Of course, they've iterated in this idea quite a bit and it's much more than that, but one of the things that we've noticed when we started the company, which was in the early 2007, was that the web has changed since then. Links still exist and they continue to multiply at an amazing rate, but all of a sudden, given all the Web 2.0 activity, there are people sharing content on social networks. So, I find a link and I share it on Facebook, I'm going to post it on Twitter, I'm going to have a discussion on Friendfeed, I'm going to save it to my Del.icio.us Stream and there are a dozen of other ways that people interact with this content.
Each one of those actions is actually an implicit vote, when you think about the quality of that content. If I can come into InfoQ, read an article and leave a comment that's a meaningful interaction. I didn't leave a link, but that says also something about content. Looking at all this activity, we said "We could actually build a system that aggregates all of these activities from around the Internet and we could build a very interesting ranking engine", which is exactly what PostRank does. We have a system, which in real time gathers all the activity going on on most popular social networks, especially in the North America - so Digg, Del.icio.us, Twitter, FriendFeed - we track over a dozen of these networks in real time and we basically see activity streams like "Bob just bookmarked this story" or "John just left a comment on a Dig story that's pointing to this link".
We get all that data in real time and then we do analysis on it and say "Here is a story, here is an iPhone story, that is getting a lot of attention from the users". Any given day, there are hundreds of stories on iPhone, but there are only a few that are actually getting a lot of this user interaction. We started this service as a consumer service. You come to PostRank and you type in any web site or RSS feed, so you type in infoq.com, you get the main feed and then you can actually see beside each story there will be a PostRank score, which is a 1-10, based on how users have interacted with that story, how much interaction there has been with that story.

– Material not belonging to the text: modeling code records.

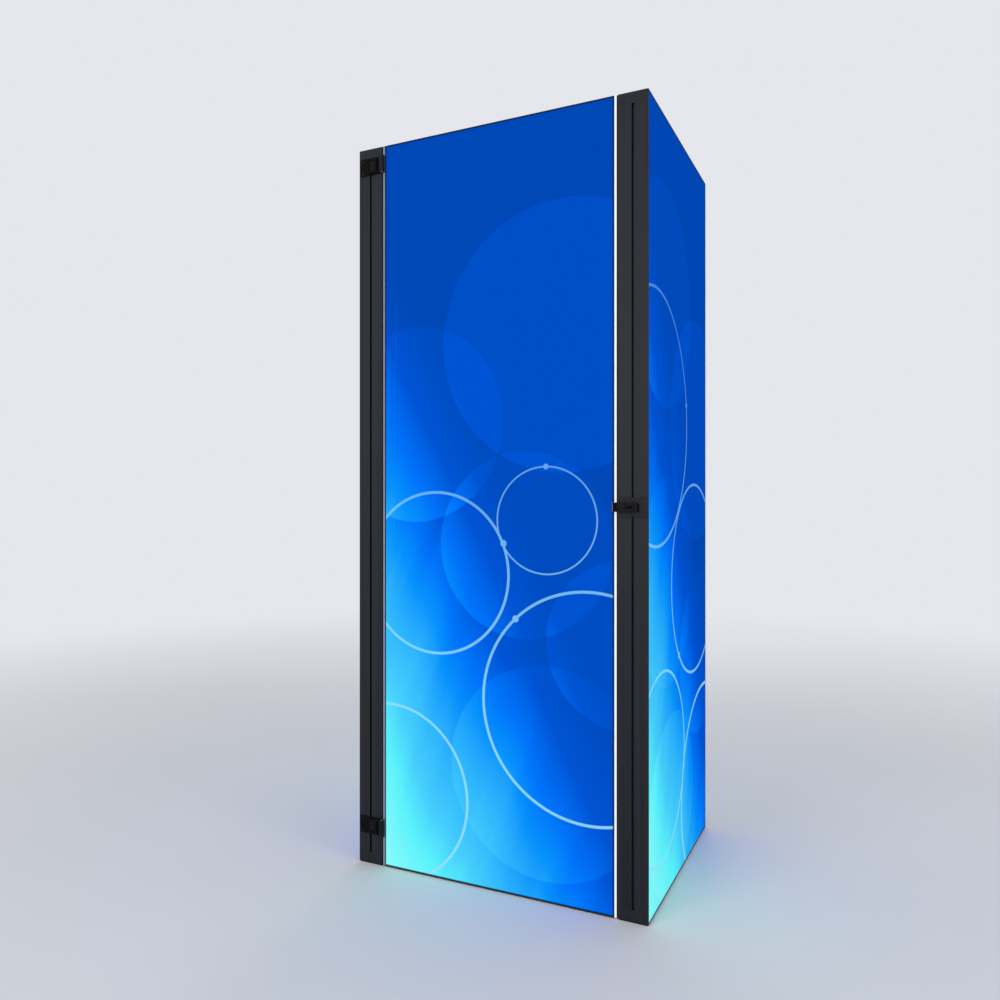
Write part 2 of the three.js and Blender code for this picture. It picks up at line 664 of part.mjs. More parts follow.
// Catch, with z counted from its middle
const CASING_BACK_Y = FRONT_Y - BRACKET_THICKNESS - 2 * SEAT_GAP;
const CASING_FACE_Y = CASING_BACK_Y - CASING_DEPTH;
const CASING_LOW_X = HALF_WIDTH - PANEL_THICKNESS + CASING_START;
const CASING_HIGH_X = CASING_LOW_X + CASING_WIDTH;
const POCKET_LOW_X = CASING_LOW_X + CASING_POCKET_INSET;
const POCKET_FLOOR_Y = CASING_FACE_Y + CASING_POCKET_DEPTH;
const BUTTON_X = POCKET_LOW_X + CASING_POCKET_WIDTH / 2 + BUTTON_SHIFT;
const BUTTON_FACE_Y = POCKET_FLOOR_Y - BUTTON_PROUD;
const BUTTON_BACK_Y = BUTTON_FACE_Y + BUTTON_LENGTH;
const SLOT_FLOOR_Y = CASING_BACK_Y - CASING_BACK_WALL;

function catchCasing() {
  const half = CASING_HEIGHT / 2;
  const outline = roundedRectangle(CASING_LOW_X, CASING_HIGH_X, -half, half, CASING_ROUND);
  const body = upright(outline, CASING_FACE_Y, CASING_BACK_Y, CASING_BEVEL);
  const front = CASING_FACE_Y - CUT_OVERRUN;
  const pocket = block(
    [POCKET_LOW_X, front, -CASING_POCKET_HEIGHT / 2],
    [POCKET_LOW_X + CASING_POCKET_WIDTH, POCKET_FLOOR_Y, CASING_POCKET_HEIGHT / 2],
  );
  const slot = block(
    [BUTTON_X - BUTTON_WIDTH / 2, front, -BUTTON_HEIGHT / 2],
    [BUTTON_X + BUTTON_WIDTH / 2, SLOT_FLOOR_Y, BUTTON_HEIGHT / 2],
  );
  const grooveHigh = CASING_HIGH_X - CASING_GROOVE_INSET;
  const groove = block(
    [grooveHigh - CASING_GROOVE_WIDTH, front, -CASING_HEIGHT],
    [grooveHigh, CASING_FACE_Y + CASING_GROOVE_DEPTH, CASING_HEIGHT],
  );
  const gripLow = CASING_LOW_X + GRIP_INSET;
  const grips = Array.from({ length: GRIP_COUNT }, (_, index) => {
    const middle = (index - (GRIP_COUNT - 1) / 2) * GRIP_PITCH;
    return block(
      [gripLow, front, middle - GRIP_HEIGHT / 2],
      [gripLow + GRIP_WIDTH, CASING_FACE_Y + GRIP_DEPTH, middle + GRIP_HEIGHT / 2],
    );
  });
  return cut(body, pocket, slot, groove, ...grips);
}

function catchButton() {
  const x = BUTTON_WIDTH / 2 - SEAT_GAP;
  const z = BUTTON_HEIGHT / 2 - SEAT_GAP;
  const outline = roundedRectangle(BUTTON_X - x, BUTTON_X + x, -z, z, BUTTON_ROUND);
  return upright(outline, BUTTON_FACE_Y, BUTTON_BACK_Y, BUTTON_ROUND / 2);
}

class Helix extends THREE.Curve {
  constructor(radius, length, turns) {
    super();
    Object.assign(this, { radius, length, turns });
  }

  getPoint(share, target = new THREE.Vector3()) {
    const angle = 2 * Math.PI * this.turns * share;
    const { radius, length } = this;
    return target.set(radius * Math.cos(angle), length * share, radius * Math.sin(angle));
  }
}

function catchSpring() {
  const endGap = SEAT_GAP + SPRING_WIRE_RADIUS;
  const low = BUTTON_BACK_Y + endGap;
  const helix = new Helix(SPRING_RADIUS, SLOT_FLOOR_Y - endGap - low, SPRING_TURNS);
  const steps = SPRING_TURNS * SPRING_STEPS_A_TURN;
  return tube(helix, SPRING_WIRE_RADIUS, SPRING_SIDES, steps).translate(BUTTON_X, low, 0);
}

// Tongue: a leaf on the door's edge with a bar that crosses the seam to the casing
function catchTongue() {
  const back = -SEAT_GAP - BRACKET_THICKNESS - TONGUE_CLEARANCE;
  const front = back - TONGUE_THICKNESS;
  const half = TONGUE_HEIGHT / 2;
  const seamAtCasing = STILE_GAP + CASING_START - TONGUE_CLEARANCE;
  const bar = seamBlock(1, [-TONGUE_LAP, front], [seamAtCasing, back], -half, half);
  const leaf = seamLeaf(1, back - TONGUE_THICKNESS / 2, TONGUE_HEIGHT, TONGUE_HEIGHT);
  return join(leaf, bar);
}

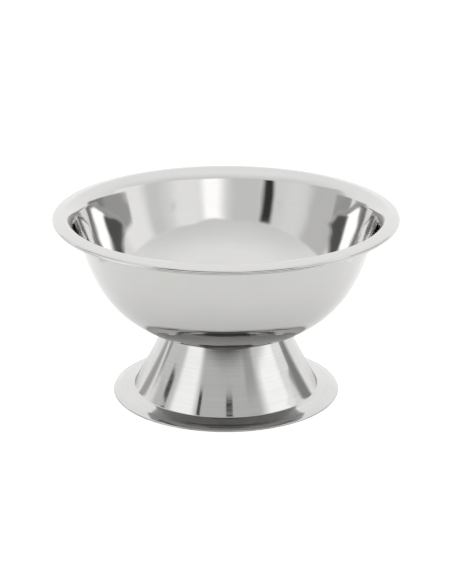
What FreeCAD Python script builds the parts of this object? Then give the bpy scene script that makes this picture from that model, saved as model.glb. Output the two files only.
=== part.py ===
"""Pedestal punch bowl in stainless sheet: a spun bowl with a wide crowned rim and a rolled edge,
spot-welded to a spun conical pedestal with a hemmed foot.

Millimetres, +Z up, origin on the table at the centre of the foot. Both sheets are bodies of revolution
about Z. Each is drawn as one face of the sheet and a parallel face one wall thickness away.
"""
import FreeCAD, Part
import math
import os
import Sketcher
from FreeCAD import Vector

# alias, value in millimetres, degrees or a count, what it is
SIZES = [
    ("rim_radius", 227.8, "outermost radius of the rolled edge"),
    ("overall_height", 248.6, "table to the crown of the rim"),
    ("rim_width", 14.4, "crown of the rim to the outermost edge, level"),
    ("rim_corner", 8.0, "top radius where the flare turns over into the rim"),
    ("rim_fall", 9.7, "slope of the rim, falling outwards, degrees"),
    ("edge_roll", 3.8, "outer radius of the rolled edge"),
    ("edge_turn", 285.0, "how far the edge is rolled, degrees"),
    ("bowl_wall", 0.8, "sheet thickness of the bowl"),
    ("bottom_radius", 87.4, "flat bottom of the bowl, underside"),
    ("knuckle_radius", 50.8, "bend from the flat bottom, underside"),
    ("knuckle_turn", 27.0, "degrees turned by the knuckle"),
    ("shoulder_radius", 238.8, "upper side of the bowl, outside"),
    ("shoulder_turn", 8.9, "degrees turned by the upper side"),
    ("side_length", 42.0, "straight part of the bowl's side, below the flare"),
    ("flare_radius", 30.5, "inside radius where the side flares out to the rim"),
    ("flare_turn", 31.0, "degrees turned by the flare"),
    ("pedestal_height", 93.7, "table to the underside of the bowl"),
    ("pedestal_wall", 0.8, "sheet thickness of the pedestal"),
    ("neck_inset", 5.4, "edge of the bowl's flat bottom in to the pedestal's neck"),
    ("ring_width", 22.0, "pedestal's top ring, from its opening out to the neck"),
    ("neck_bend", 2.5, "outer radius of the bend at the top of the cone"),
    ("cone_sweep", 800.0, "radius of the cone's faint inward curve"),
    ("crease_radius", 2.0, "crease between the cone and the ledge, outside"),
    ("ledge_height", 8.0, "table to the inner edge of the ledge"),
    ("ledge_fall", 8.0, "slope of the ledge, falling outwards, degrees"),
    ("foot_radius", 151.5, "outermost radius of the foot"),
    ("foot_flange", 26.9, "base of the cone out to the edge of the foot"),
    ("foot_curve", 30.0, "radius of the curve down to the table"),
    ("hem_bend", 1.2, "outer radius of the fold at the foot's edge"),
    ("hem_width", 5.0, "flat hem that lies on the table"),
    ("weld_radius", 2.5, "radius of one weld nugget"),
    ("weld_depth", 0.4, "how far a nugget reaches into each sheet"),
    ("weld_count", 8, "spot welds around the ring"),
]

VALUE = {alias: value for alias, value, note in SIZES}
NECK = "(Sizes.bottom_radius - Sizes.neck_inset)"
CONE_BASE = "(Sizes.foot_radius - Sizes.foot_flange)"
NECK_RADIUS = VALUE["bottom_radius"] - VALUE["neck_inset"]
CONE_BASE_RADIUS = VALUE["foot_radius"] - VALUE["foot_flange"]
# The welds sit in the middle of the ring's flat part.
WELD_CIRCLE = f"({NECK} - (Sizes.ring_width + Sizes.neck_bend) / 2)"
WELD_CIRCLE_RADIUS = NECK_RADIUS - (VALUE["ring_width"] + VALUE["neck_bend"]) / 2
ORIGIN = (-1, 1)  # the sketch's origin, as a point in a constraint
START, END, CENTRE = 1, 2, 3
HALVINGS = 60          # steps that close in on a turn, enough for the last decimal
SMALLEST_TURN = 0.01   # radians, where the search for a turn starts
SLACK = 0.05           # millimetres a finished extent may differ from its size

doc = FreeCAD.newDocument("punch_bowl")


def make_sheet():
    sheet = doc.addObject("Spreadsheet::Sheet", "Sizes")
    for row, (alias, value, note) in enumerate(SIZES, 1):
        sheet.set(f"A{row}", alias)
        sheet.set(f"B{row}", str(value))
        sheet.set(f"C{row}", note)
        sheet.setAlias(f"B{row}", alias)
    doc.recompute()


def origin_feature(body, role):
    return next(f for f in body.Origin.OriginFeatures if f.Role == role)


def make_body(name):
    body = doc.addObject("PartDesign::Body", name)
    body.Label = name
    return body


def sketch_on(body, role, name):
    sketch = body.newObject("Sketcher::SketchObject", name)
    sketch.AttachmentSupport = [(origin_feature(body, role), "")]
    sketch.MapMode = "FlatFace"
    return sketch


def bind(sketch, name, expression, *constraint):
    """Adds a named size to the sketch and ties it to the sheet."""
    index = sketch.addConstraint(Sketcher.Constraint(*constraint))
    sketch.renameConstraint(index, name)
    sketch.setExpression(f"Constraints.{name}", expression)


def ahead_of(heading):
    """The unit vector along a heading."""
    return Vector(math.cos(heading), math.sin(heading), 0)


def left_of(heading):
    """The unit vector to the left of a heading."""
    return Vector(-math.sin(heading), math.cos(heading), 0)


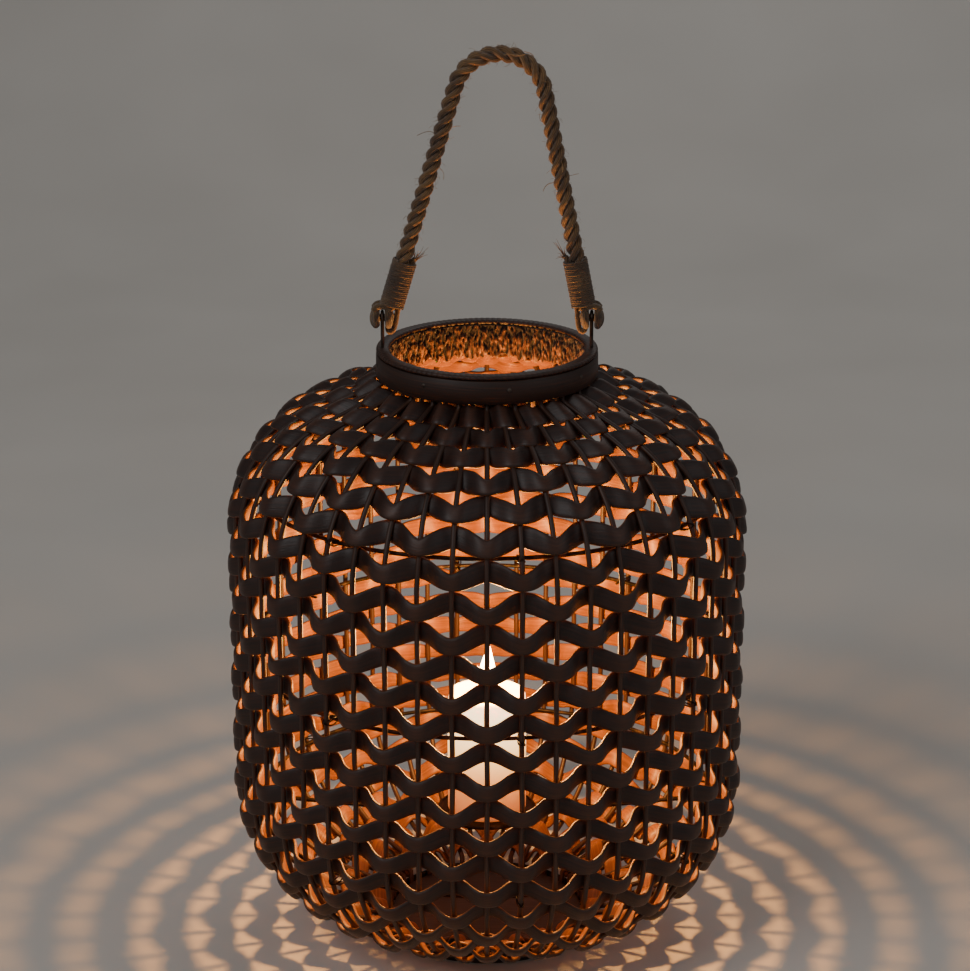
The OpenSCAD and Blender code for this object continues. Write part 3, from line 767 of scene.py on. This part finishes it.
class LANTERN_OT_wefts(bpy.types.Operator):
    """Weaves the rows: each is one flat reed that passes outside one stake and inside the next"""
    bl_idname = "lantern.wefts"
    bl_label = "Wefts"

    def execute(self, context):
        w = context.scene.lantern_weave
        wall = Wall(w)
        rattan = stained_rattan(w)
        samples, sides = w.stakes * 10, 14
        angle = np.arange(samples) * 2 * math.pi / samples
        stake = angle * w.stakes / (2 * math.pi)
        section = np.arange(sides) * 2 * math.pi / sides
        # A flat oval: full sides, round edges.
        flat, deep = filled(np.cos(section), 0.7), filled(np.sin(section), 0.75)
        reach = w.stake_d / 2 + w.clear + w.thick / 2

        def gape(c):
            """0 where two rows meet, 1 in the middle of an opening, with a softly pointed peak."""
            soft = w.peak
            arch = (np.sqrt((1 + c) / 2 + soft * soft) - soft) / (math.sqrt(1 + soft * soft) - soft)
            return 1 - 0.1 * (1 + c) - 0.8 * arch

        for k in range(1, WEFT_ROWS + 1):
            mid = (wall.row(k - 1) + wall.row(k)) / 2
            a = float(wall.angle(mid))
            level = max(math.cos(a), 0)
            snug = (wall.row(k) - wall.row(k - 1)) / 2 - w.slack + w.lap * level
            c = np.cos(math.pi * (stake + k))
            # The first rows are beaten down closer than the rest.
            dense = 1 - 0.35 * math.exp((1 - k) / 1.4)
            uneven = 0.09 * ripple(angle, 100 + k, (5, 9, 14)) + 0.1 * scatter(stake, w.stakes, 600 + k)
            swing = dense * (1 + uneven)
            drift = 0.5 * MM * ripple(angle, 200 + k) + 0.8 * MM * scatter(stake, w.stakes, 700 + k)
            lower = snug - (snug - w.under + w.widen * level) * gape(c) * swing
            upper = snug - (snug - w.over + w.widen * level) * gape(-c) * swing
            if k == 1:
                # The top row is pushed up under the collar.
                upper = upper + 2.4 * MM + 0.8 * MM * scatter(stake, w.stakes, 801)
            half = (lower + upper) / 2
            centre = (lower - upper) / 2 + drift
            bulge = (1 - w.draw_in * level) * c * (1.4 - 0.4 * c * c)
            off = reach * bulge * (1 + 0.08 * ripple(angle, 400 + k, (4, 6, 11)))
            # On the shoulder the flat of a reed stands steeper than the wall does.
            sway = 0.14 * np.sin(math.pi * (stake + k)) * math.sin(k * 2.1)
            lean = 0.1 * ripple(angle, 500 + k) + sway - w.steep * max(math.pi / 2 + a, 0)
            p, q = half[:, None] * flat, w.thick / 2 * deep[None, :] * (1 + 0 * half[:, None])
            along = centre[:, None] + p * np.cos(lean)[:, None] - q * np.sin(lean)[:, None]
            out = off[:, None] + p * np.sin(lean)[:, None] + q * np.cos(lean)[:, None]
            r0, z0 = wall.at(mid)
            r = r0 + along * math.cos(a) - out * math.sin(a)
            z = z0 + along * math.sin(a) + out * math.cos(a)
            turn = np.arange(samples + 1) * 2 * math.pi * float(r0) / samples + 0.7 * k
            shape = grid(spun(r, angle, z), True, True, turn, np.arange(sides + 1) * 2.4 * MM)
            face = np.clip(0.5 - 1.2 * deep, 0, 1)[None, :] + 0 * half[:, None]
            crest = np.clip(c, 0, 1)[:, None] ** 3 * np.clip(deep, 0, 1)[None, :] ** 2
            obj = piece(f"weft_row_{k:02d}", shape, rattan, {"inner": face, "crest": crest})
            settle(obj, "rattan_weft", BODY, f"weft_{k:02d}")
        return {"FINISHED"}


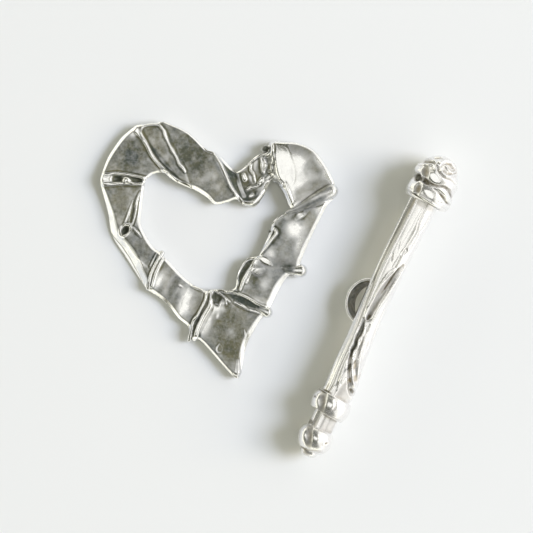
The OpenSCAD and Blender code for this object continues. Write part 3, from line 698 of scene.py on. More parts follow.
def heart_shells():
    """The band with its relief, tarnish and painted highlights, and the wires and nubs on it."""
    rows = spline(HEART_ROWS, 24, closed=True)
    middle = (rows[:, 0:2] + rows[:, 2:4]) / 2
    spread = np.hstack([rows[:, 0:2] * 0.6, middle * 1.4])
    rows = evenly(np.hstack([spread, rows]), STATIONS, True, slice(0, 4))[:, 4:]
    outer, inner = rows[:, 0:2], rows[:, 2:4]
    u = np.linspace(0, 1, ACROSS)
    a = 0.5 * u + 0.5 * (1 - np.cos(math.pi * u)) / 2
    x = outer[:, :1] + (inner[:, :1] - outer[:, :1]) * a
    y = outer[:, 1:] + (inner[:, 1:] - outer[:, 1:]) * a
    rim, mid, lip = rows[:, 4:5], rows[:, 5:6], rows[:, 6:7]
    z = HEART_T * (rim * (1 - a) * (1 - 2 * a) + mid * 4 * a * (1 - a) + lip * a * (2 * a - 1))
    for _ in range(ALONG_EVENED):
        z = (np.roll(z, 1, 0) + z + np.roll(z, -1, 0)) / 3

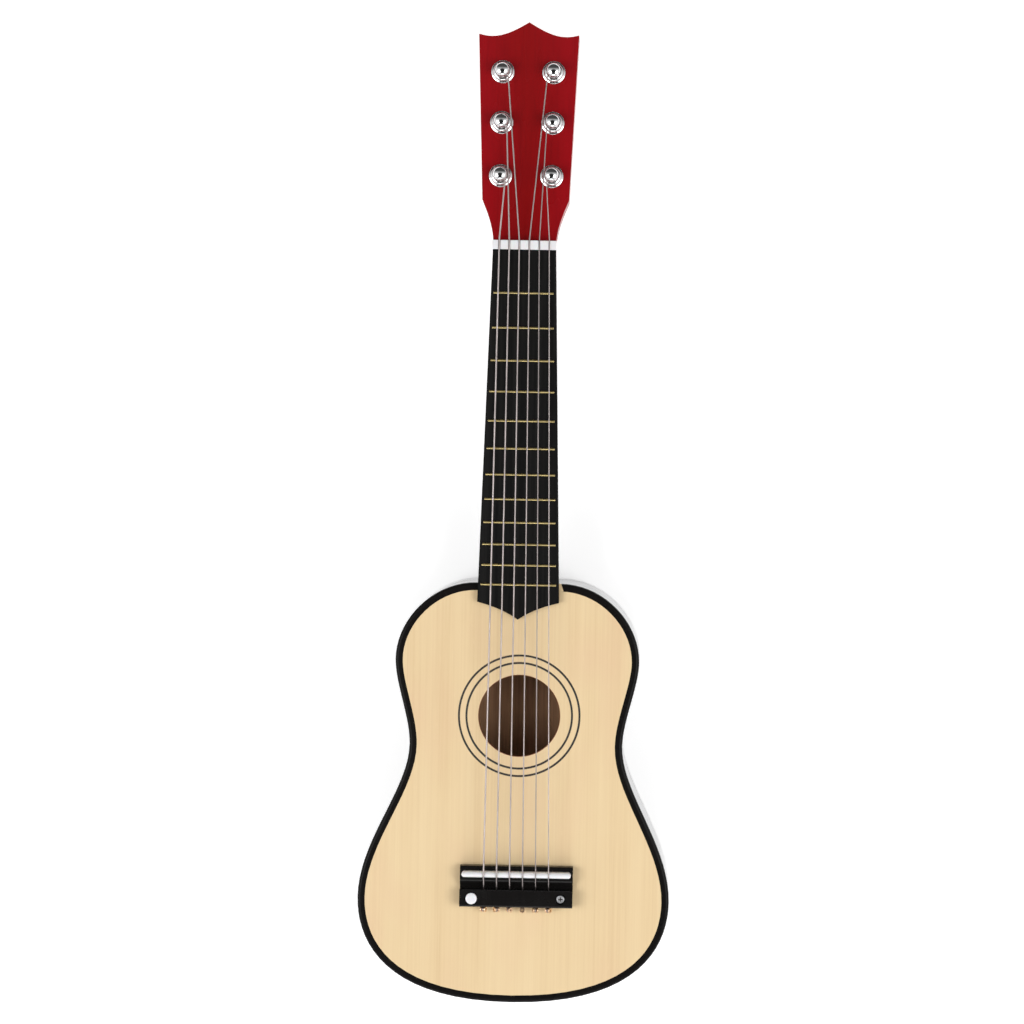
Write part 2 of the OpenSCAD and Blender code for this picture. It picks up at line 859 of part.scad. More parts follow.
module tuner_screw(i) {
    head_d = 4.4;
    screw_head = 1.4;
    grip = 6;
    cross_w = 2.6;
    cross_depth = 0.7;
    seat = knob_low - knob_recess_h;
    length = seat - post_low + grip;
    color(STEEL) on_peg(i) translate([0, 0, -seat]) difference() {
        union() {
            cylinder(h = length, r = tuner_screw_r - fixed_clear);
            translate([0, 0, -screw_head]) cylinder(h = screw_head, d = head_d);
        }
        translate([0, 0, -screw_head - past]) cross_recess(cross_w, past + cross_depth);
    }
}

// ---- strings ----

crown_r = saddle_t / 2;
crown_z = saddle_h - crown_r;
rear_face = bridge_y - bridge_l / 2;

// Angle at which a string leaves the saddle's crown for its hole in the bridge
function break_angle(reach) =
    let (
        back = saddle_y - bridge_y - rear_front,
        down = crown_z - string_hole_h
    )
    atan(down / back) + asin(reach / norm([back, down]));

// Places of string i from its ball end to its post, in the body's own directions
function string_route(i) =
    let (
        r = string_ds[i] / 2,
        x = bridge_x + saddle_x(i),
        reach = crown_r + r + string_gap,
        leave = break_angle(reach),
        hole_z = body_depth + string_hole_h,
        over_nut = body_depth + nut_floor + r + string_gap,
        post_r = waist_post_d / 2 + string_gap + r
    )
    concat(
        [[x, rear_face - string_gap, hole_z], [x, bridge_y + rear_front, hole_z]],
        [for (k = [3:-1:0]) [
            x,
            saddle_y - reach * sin(leave * k / 3),
            body_depth + crown_z + reach * cos(leave * k / 3)
        ]],
        [[nut_x(i), nut_y, over_nut], [nut_x(i), nut_y + nut_t, over_nut]],
        [head_point([peg_side(i) * (tuner_x - post_r), peg_row(i), string_on_post])]
    );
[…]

Then you can actually say "I'm interested in the best articles. Are there articles that generate a lot of conversation?". A great use case for this - and this is a personal use case for me - is photography. It's a hobby, I like to read about it, I like to know about it, but it's not something I want to learn about every single day. It's something that I do in the weekends kind of thing. I subscribe to maybe 10 or 20 great blogs on photography, but that's a lot of content - that's anywhere from 200 to 400 stories a week and I don't want to spend my entire week reading that. What I do is I come to the site and I say "Give me only the articles that generate a lot of engagement from this photography blog."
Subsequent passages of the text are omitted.